» Work to do: Gather up all lines that carry the word "part".

» Supplied material:
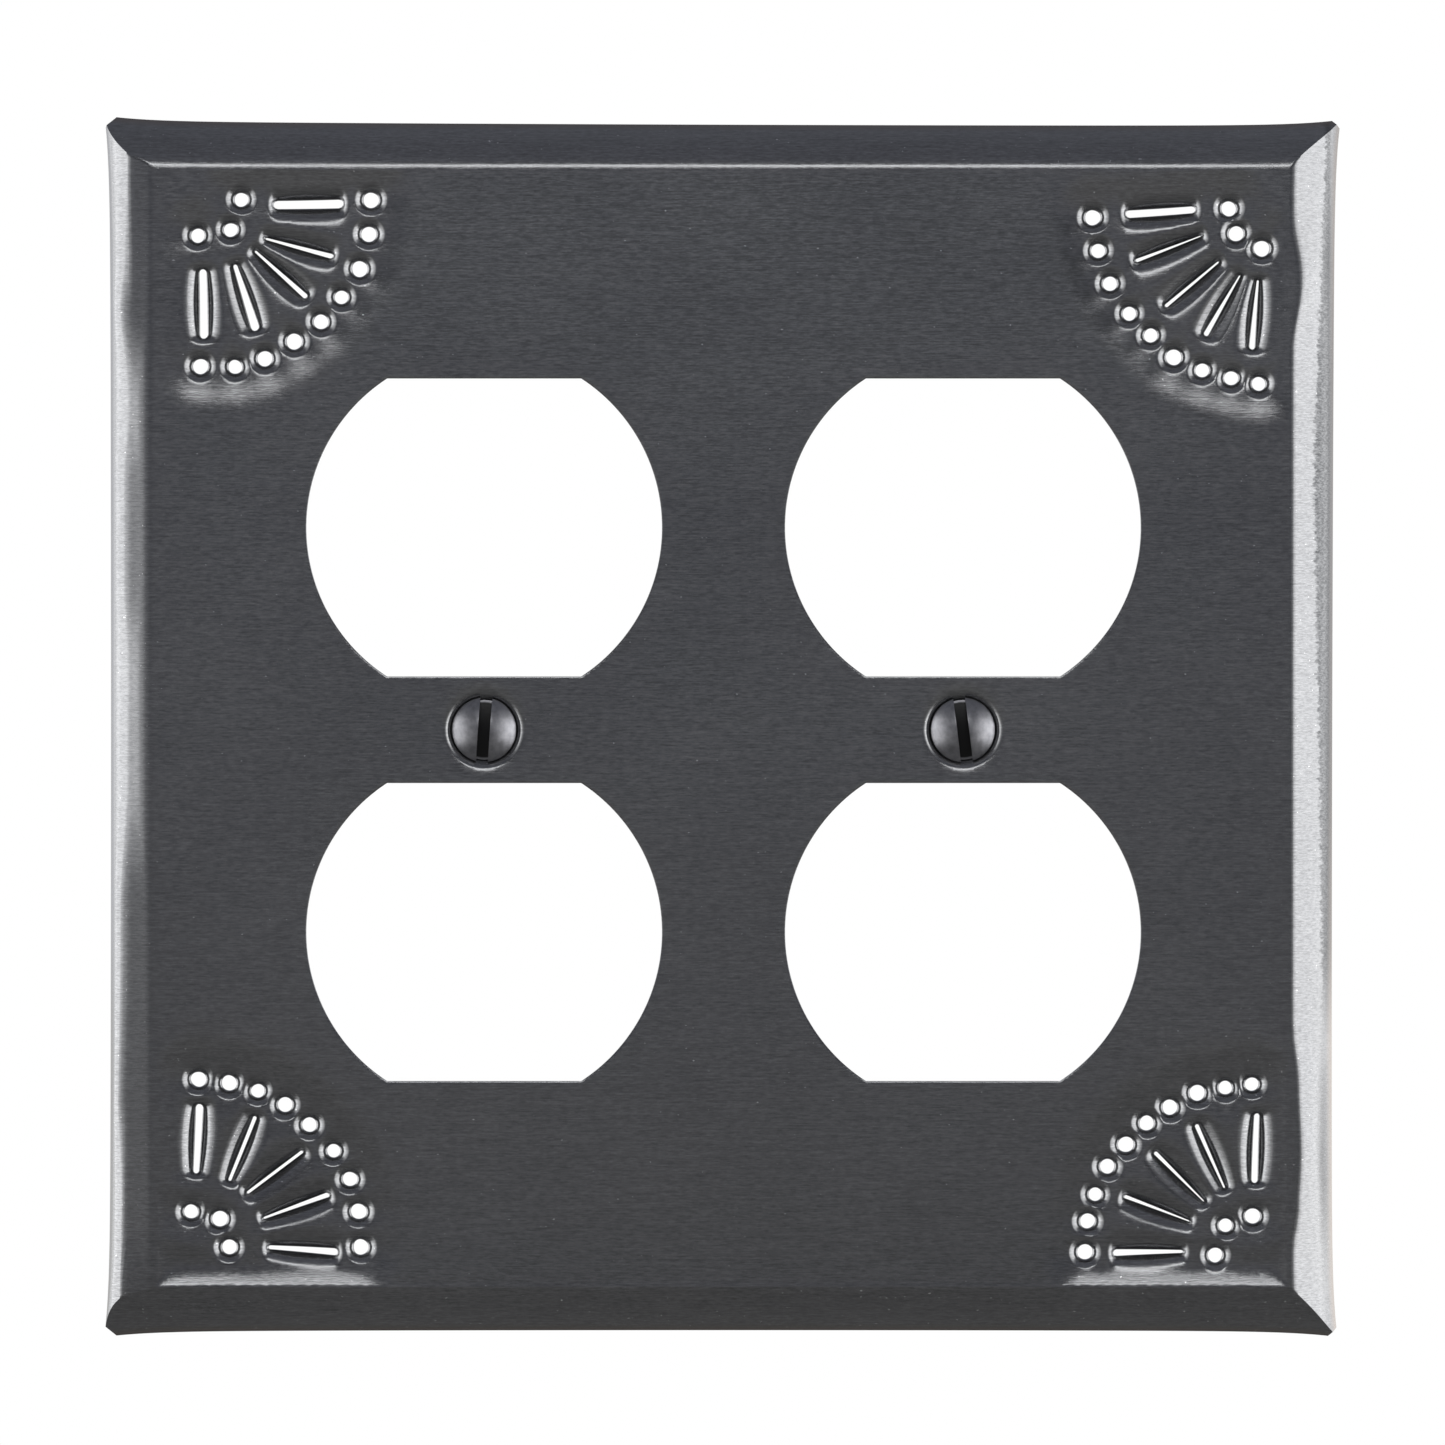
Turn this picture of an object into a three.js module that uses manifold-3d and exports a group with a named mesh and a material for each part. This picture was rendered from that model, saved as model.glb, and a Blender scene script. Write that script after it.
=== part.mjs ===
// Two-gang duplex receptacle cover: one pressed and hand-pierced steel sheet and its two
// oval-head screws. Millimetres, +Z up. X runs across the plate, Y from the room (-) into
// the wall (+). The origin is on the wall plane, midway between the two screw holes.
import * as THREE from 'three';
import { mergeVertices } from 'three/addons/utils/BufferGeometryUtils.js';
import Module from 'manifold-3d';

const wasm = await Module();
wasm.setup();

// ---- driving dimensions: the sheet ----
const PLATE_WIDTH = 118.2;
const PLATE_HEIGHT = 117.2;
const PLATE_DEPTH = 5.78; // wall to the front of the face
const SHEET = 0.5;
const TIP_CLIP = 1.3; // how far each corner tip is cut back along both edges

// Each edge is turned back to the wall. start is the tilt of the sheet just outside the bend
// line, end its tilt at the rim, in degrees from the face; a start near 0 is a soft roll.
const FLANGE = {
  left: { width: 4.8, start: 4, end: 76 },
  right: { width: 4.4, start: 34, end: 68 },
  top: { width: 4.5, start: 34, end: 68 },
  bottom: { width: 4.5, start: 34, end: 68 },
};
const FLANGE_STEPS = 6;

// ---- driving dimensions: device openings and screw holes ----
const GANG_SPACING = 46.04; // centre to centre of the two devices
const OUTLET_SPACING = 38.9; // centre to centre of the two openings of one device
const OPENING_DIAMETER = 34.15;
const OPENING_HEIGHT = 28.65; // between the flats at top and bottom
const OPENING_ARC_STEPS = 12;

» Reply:
Turn this picture of an object into a three.js module that uses manifold-3d and exports a group with a named mesh and a material for each part. This picture was rendered from that model, saved as model.glb, and a Blender scene script. Write that script after it.
=== part.mjs ===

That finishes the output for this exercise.